Crypto outflows from Iran's largest exchange, Nobitex, suddenly surged.

Between Feb. 28 and March 2, roughly $10.3 million left the exchange, with hourly volumes jumping 873% above the 2026 average, according to Chainalysis data.

The blockchain broadcast financial movement tied to the conflict in real time.

"That's real time financial signal intelligence," Percy said. "A public ledger anyone with the tools can analyze."

It is a capability intelligence agencies are only beginning to understand.

Chainalysis and Elliptic can map wallet clusters, track exchange flows and attribute transactions to sanctioned entities. What remains missing is a formal doctrine for integrating that data into national security and sanctions enforcement.

Iran is not the only country exploiting crypto's loopholes.

According to Chainalysis' 2026 Crypto Crime Report, illicit cryptocurrency addresses received $154 billion in 2025, driven largely by a 694% surge in funds flowing to sanctioned entities.

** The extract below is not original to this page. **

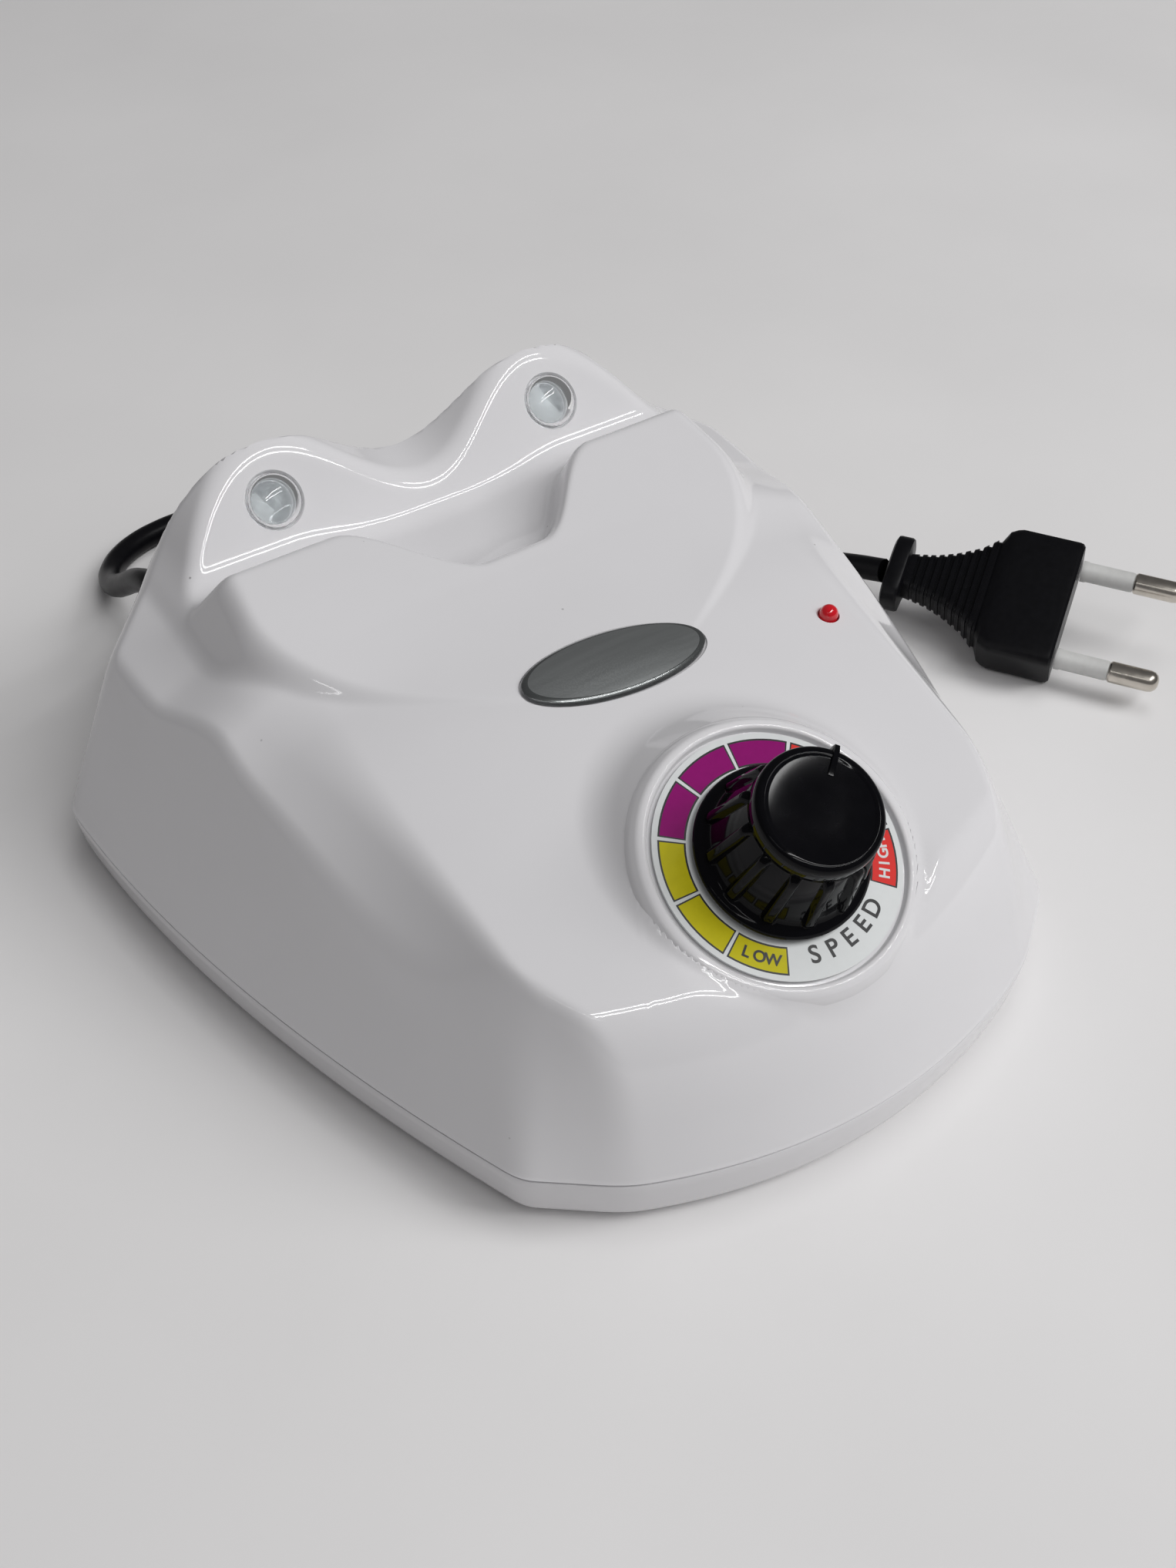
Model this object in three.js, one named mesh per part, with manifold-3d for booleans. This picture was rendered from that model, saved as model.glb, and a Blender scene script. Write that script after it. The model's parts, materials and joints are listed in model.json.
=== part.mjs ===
// Control box of an electric nail drill: two-part moulded case, speed dial, rear switches, mains lead.
// Millimetres, +Z up, front of the box towards -Y. The origin is on the table, under the middle of the case.
import * as THREE from 'three';
import * as BufferGeometryUtils from 'three/addons/utils/BufferGeometryUtils.js';
import Module from 'manifold-3d';

const wasm = await Module();
wasm.setup();

// ---------- driving dimensions ----------
const DEG = Math.PI / 180;
const HALF_WIDTH = 71.2;         // widest half width of the case, near the back
const FRONT = -68;               // foremost point of the front arc at the parting line
const REAR = 66.8;               // rear face at the parting line
const PARTING = 10.6;            // height of the line between the two covers
const WALL = 2.2;                // moulded wall thickness
const GAP = 0.3;                 // clearance kept between neighbouring pieces
const BASE_BOTTOM = 1.2;         // underside of the bottom cover
const REAR_LEAN = 4.8;           // degrees that the rear face leans in

const DIAL = { y: -42.4, z: 39.7, tilt: 26.1, label: 18.4, rim: 19.3, boss: 20.6 };
const KNOB = { skirt: 13.2, top: 8.6, height: 16.8 };
const PLAQUE = { y: -2, halfLength: 15.2, halfWidth: 6.1, turn: -6.4, slope: 8 };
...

Russia processed $93 billion through a sanctioned stablecoin designed to move money outside the dollar system. North Korean hackers stole $1.5 billion in a single crypto exchange attack, funneling the funds directly into its weapons program.

Three adversaries. Three different methods.

But the same strategic conclusion remains. The global sanctions system built around the dollar has a blockchain shaped gap, and America's rivals are moving through it.

For those building the infrastructure behind the technology, the lesson is blunt. "Bitcoin doesn't care who the president is," said Makar Volcy, who runs the Ontario-based Bitcoin data center NRG Bloom. "It doesn't care about sanctions. It just moves."